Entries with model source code
------------------------

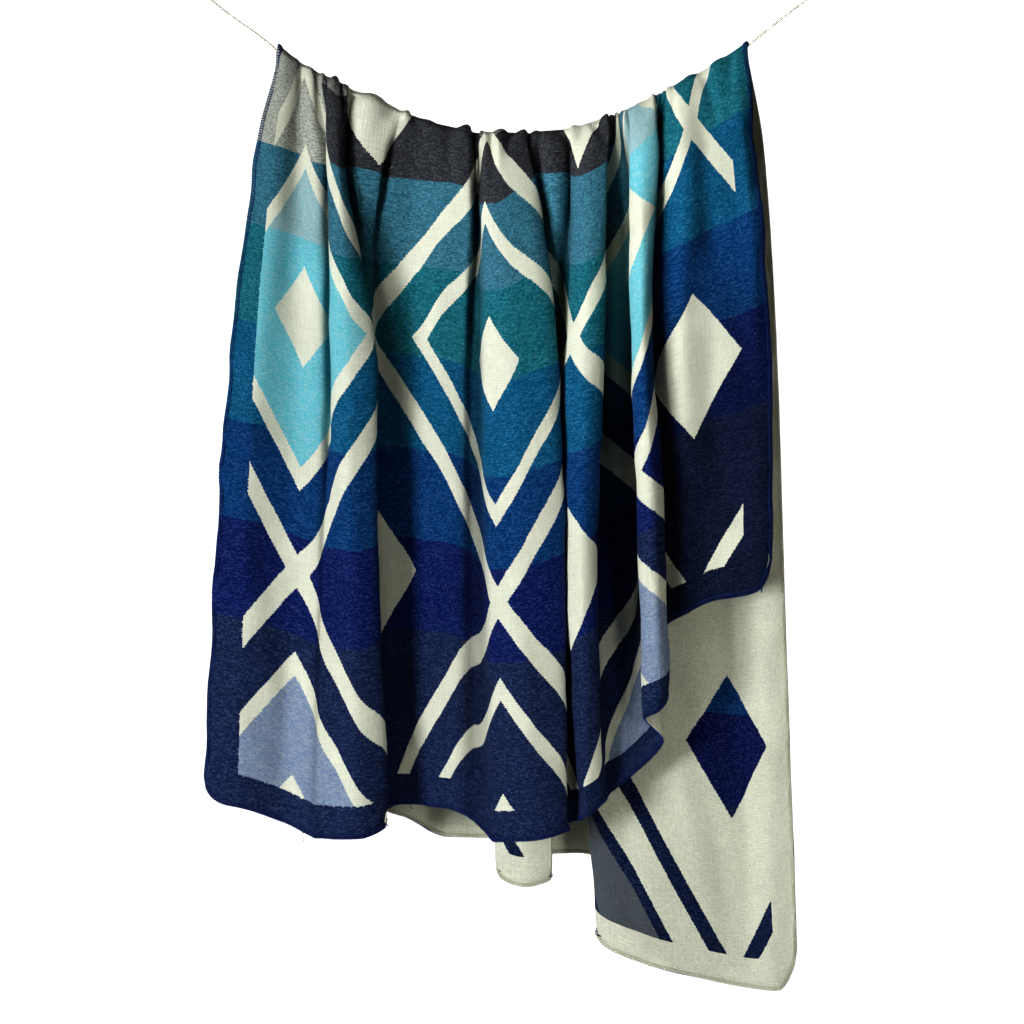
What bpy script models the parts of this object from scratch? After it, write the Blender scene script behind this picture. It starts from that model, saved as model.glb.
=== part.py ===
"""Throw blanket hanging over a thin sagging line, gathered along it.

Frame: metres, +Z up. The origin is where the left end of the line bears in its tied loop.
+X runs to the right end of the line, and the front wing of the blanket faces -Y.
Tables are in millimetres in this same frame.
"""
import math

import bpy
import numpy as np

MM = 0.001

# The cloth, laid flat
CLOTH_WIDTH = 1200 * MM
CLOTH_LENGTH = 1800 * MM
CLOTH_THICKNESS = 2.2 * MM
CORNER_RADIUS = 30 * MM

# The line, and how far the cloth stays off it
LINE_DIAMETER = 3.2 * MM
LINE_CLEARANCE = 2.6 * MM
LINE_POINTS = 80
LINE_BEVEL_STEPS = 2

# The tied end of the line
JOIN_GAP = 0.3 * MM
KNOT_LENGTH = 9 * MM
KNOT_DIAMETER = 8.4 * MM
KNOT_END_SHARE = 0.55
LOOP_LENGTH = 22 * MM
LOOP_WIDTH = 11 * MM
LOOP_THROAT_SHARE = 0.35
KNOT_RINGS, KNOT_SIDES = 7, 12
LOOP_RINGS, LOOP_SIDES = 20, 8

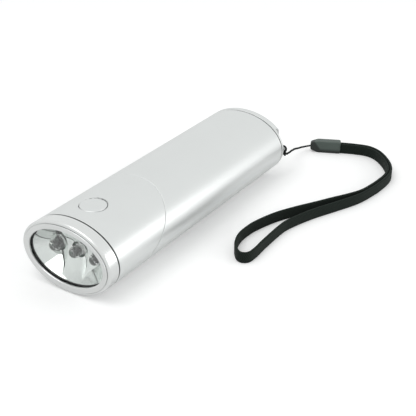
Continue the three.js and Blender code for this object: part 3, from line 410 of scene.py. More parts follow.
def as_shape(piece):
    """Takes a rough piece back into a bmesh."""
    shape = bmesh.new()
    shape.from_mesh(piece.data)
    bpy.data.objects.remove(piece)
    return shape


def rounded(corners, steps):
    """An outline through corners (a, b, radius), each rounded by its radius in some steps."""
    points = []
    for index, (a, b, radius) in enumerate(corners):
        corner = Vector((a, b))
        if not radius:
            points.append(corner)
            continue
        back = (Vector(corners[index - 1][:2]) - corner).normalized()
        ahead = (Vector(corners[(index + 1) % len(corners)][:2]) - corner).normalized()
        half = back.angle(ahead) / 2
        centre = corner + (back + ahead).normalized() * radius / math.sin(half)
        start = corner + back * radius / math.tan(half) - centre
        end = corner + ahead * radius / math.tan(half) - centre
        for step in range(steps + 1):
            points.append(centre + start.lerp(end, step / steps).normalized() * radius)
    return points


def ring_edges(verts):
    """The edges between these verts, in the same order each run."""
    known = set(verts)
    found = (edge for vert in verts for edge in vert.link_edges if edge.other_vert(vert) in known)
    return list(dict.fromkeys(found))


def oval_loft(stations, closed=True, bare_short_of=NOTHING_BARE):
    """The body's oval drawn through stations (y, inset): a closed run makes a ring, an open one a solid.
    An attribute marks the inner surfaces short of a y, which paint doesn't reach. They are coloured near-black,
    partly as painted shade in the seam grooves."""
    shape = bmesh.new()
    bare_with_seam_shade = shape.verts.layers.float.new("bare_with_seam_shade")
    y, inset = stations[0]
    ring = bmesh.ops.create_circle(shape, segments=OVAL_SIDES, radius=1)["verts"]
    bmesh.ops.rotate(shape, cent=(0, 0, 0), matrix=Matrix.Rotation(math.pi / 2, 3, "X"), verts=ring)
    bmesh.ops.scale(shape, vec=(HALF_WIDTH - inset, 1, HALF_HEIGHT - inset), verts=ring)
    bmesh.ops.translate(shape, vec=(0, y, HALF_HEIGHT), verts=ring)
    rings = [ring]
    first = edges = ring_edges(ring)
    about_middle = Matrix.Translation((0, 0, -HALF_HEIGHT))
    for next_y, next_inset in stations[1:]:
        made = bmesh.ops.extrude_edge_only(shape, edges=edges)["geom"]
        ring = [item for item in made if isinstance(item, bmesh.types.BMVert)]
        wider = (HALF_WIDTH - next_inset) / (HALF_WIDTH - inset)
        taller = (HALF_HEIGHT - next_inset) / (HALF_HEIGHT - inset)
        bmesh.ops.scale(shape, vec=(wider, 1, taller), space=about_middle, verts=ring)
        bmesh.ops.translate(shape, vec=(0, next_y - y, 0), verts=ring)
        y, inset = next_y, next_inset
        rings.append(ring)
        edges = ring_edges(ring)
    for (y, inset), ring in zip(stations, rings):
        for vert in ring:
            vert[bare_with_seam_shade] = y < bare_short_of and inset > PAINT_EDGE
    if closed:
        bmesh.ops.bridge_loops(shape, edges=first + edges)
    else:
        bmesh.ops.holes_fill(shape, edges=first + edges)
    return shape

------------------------

> [TASK TO CARRY OUT]:
Make an exact copy of the listing, including every line.

> [EXERCISE RESPONSE]:
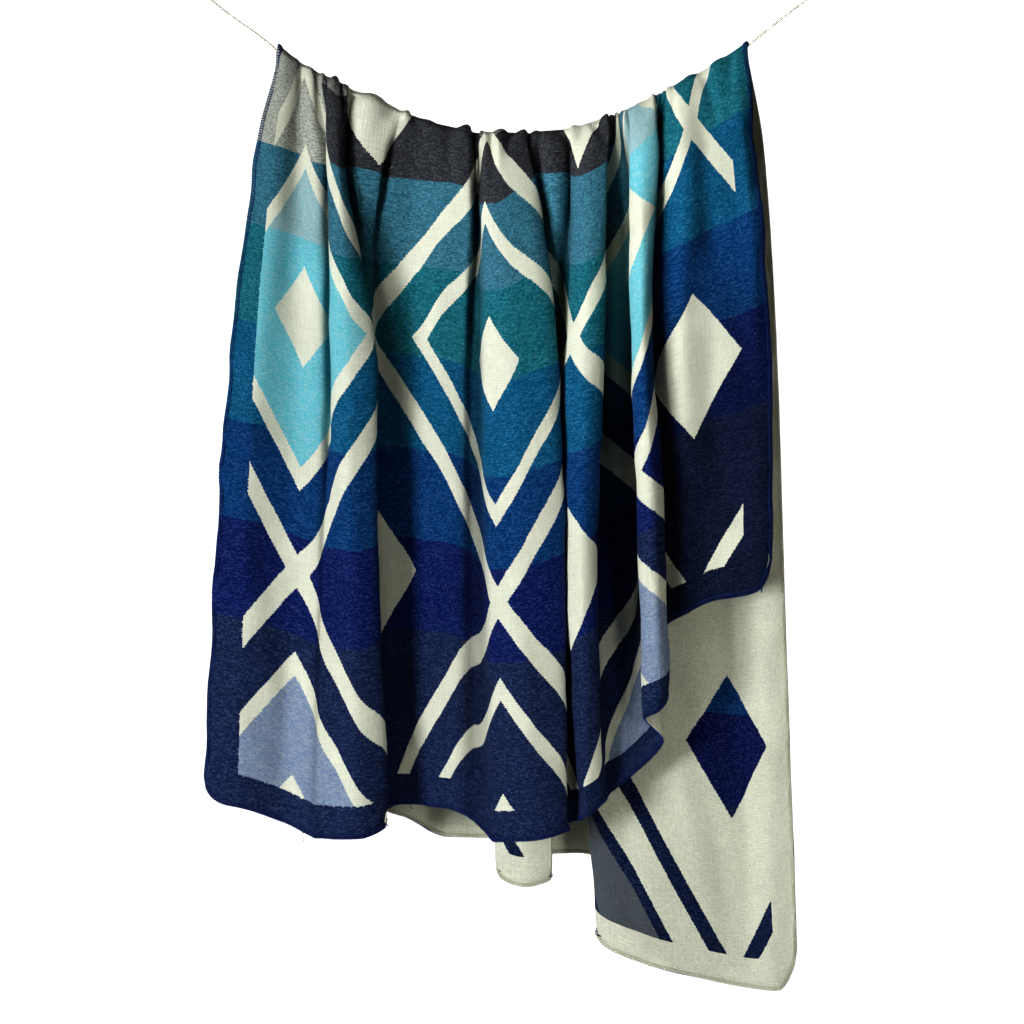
What bpy script models the parts of this object from scratch? After it, write the Blender scene script behind this picture. It starts from that model, saved as model.glb.
=== part.py ===
"""Throw blanket hanging over a thin sagging line, gathered along it.

Frame: metres, +Z up. The origin is where the left end of the line bears in its tied loop.
+X runs to the right end of the line, and the front wing of the blanket faces -Y.
Tables are in millimetres in this same frame.
"""
import math

import bpy
import numpy as np

MM = 0.001

# The cloth, laid flat
CLOTH_WIDTH = 1200 * MM
CLOTH_LENGTH = 1800 * MM
CLOTH_THICKNESS = 2.2 * MM
CORNER_RADIUS = 30 * MM

# The line, and how far the cloth stays off it
LINE_DIAMETER = 3.2 * MM
LINE_CLEARANCE = 2.6 * MM
LINE_POINTS = 80
LINE_BEVEL_STEPS = 2

# The tied end of the line
JOIN_GAP = 0.3 * MM
KNOT_LENGTH = 9 * MM
KNOT_DIAMETER = 8.4 * MM
KNOT_END_SHARE = 0.55
LOOP_LENGTH = 22 * MM
LOOP_WIDTH = 11 * MM
LOOP_THROAT_SHARE = 0.35
KNOT_RINGS, KNOT_SIDES = 7, 12
LOOP_RINGS, LOOP_SIDES = 20, 8

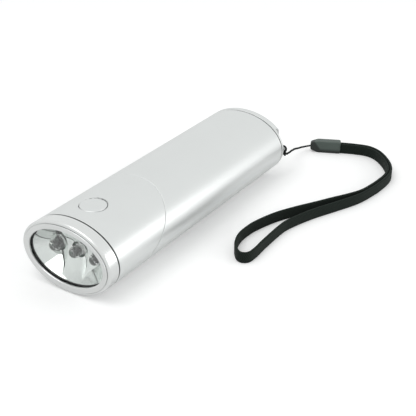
Continue the three.js and Blender code for this object: part 3, from line 410 of scene.py. More parts follow.
def as_shape(piece):
    """Takes a rough piece back into a bmesh."""
    shape = bmesh.new()
    shape.from_mesh(piece.data)
    bpy.data.objects.remove(piece)
    return shape


def rounded(corners, steps):
    """An outline through corners (a, b, radius), each rounded by its radius in some steps."""
    points = []
    for index, (a, b, radius) in enumerate(corners):
        corner = Vector((a, b))
        if not radius:
            points.append(corner)
            continue
        back = (Vector(corners[index - 1][:2]) - corner).normalized()
        ahead = (Vector(corners[(index + 1) % len(corners)][:2]) - corner).normalized()
        half = back.angle(ahead) / 2
        centre = corner + (back + ahead).normalized() * radius / math.sin(half)
        start = corner + back * radius / math.tan(half) - centre
        end = corner + ahead * radius / math.tan(half) - centre
        for step in range(steps + 1):
            points.append(centre + start.lerp(end, step / steps).normalized() * radius)
    return points


def ring_edges(verts):
    """The edges between these verts, in the same order each run."""
    known = set(verts)
    found = (edge for vert in verts for edge in vert.link_edges if edge.other_vert(vert) in known)
    return list(dict.fromkeys(found))


def oval_loft(stations, closed=True, bare_short_of=NOTHING_BARE):
    """The body's oval drawn through stations (y, inset): a closed run makes a ring, an open one a solid.
    An attribute marks the inner surfaces short of a y, which paint doesn't reach. They are coloured near-black,
    partly as painted shade in the seam grooves."""
    shape = bmesh.new()
    bare_with_seam_shade = shape.verts.layers.float.new("bare_with_seam_shade")
    y, inset = stations[0]
    ring = bmesh.ops.create_circle(shape, segments=OVAL_SIDES, radius=1)["verts"]
    bmesh.ops.rotate(shape, cent=(0, 0, 0), matrix=Matrix.Rotation(math.pi / 2, 3, "X"), verts=ring)
    bmesh.ops.scale(shape, vec=(HALF_WIDTH - inset, 1, HALF_HEIGHT - inset), verts=ring)
    bmesh.ops.translate(shape, vec=(0, y, HALF_HEIGHT), verts=ring)
    rings = [ring]
    first = edges = ring_edges(ring)
    about_middle = Matrix.Translation((0, 0, -HALF_HEIGHT))
    for next_y, next_inset in stations[1:]:
        made = bmesh.ops.extrude_edge_only(shape, edges=edges)["geom"]
        ring = [item for item in made if isinstance(item, bmesh.types.BMVert)]
        wider = (HALF_WIDTH - next_inset) / (HALF_WIDTH - inset)
        taller = (HALF_HEIGHT - next_inset) / (HALF_HEIGHT - inset)
        bmesh.ops.scale(shape, vec=(wider, 1, taller), space=about_middle, verts=ring)
        bmesh.ops.translate(shape, vec=(0, next_y - y, 0), verts=ring)
        y, inset = next_y, next_inset
        rings.append(ring)
        edges = ring_edges(ring)
    for (y, inset), ring in zip(stations, rings):
        for vert in ring:
            vert[bare_with_seam_shade] = y < bare_short_of and inset > PAINT_EDGE
    if closed:
        bmesh.ops.bridge_loops(shape, edges=first + edges)
    else:
        bmesh.ops.holes_fill(shape, edges=first + edges)
    return shape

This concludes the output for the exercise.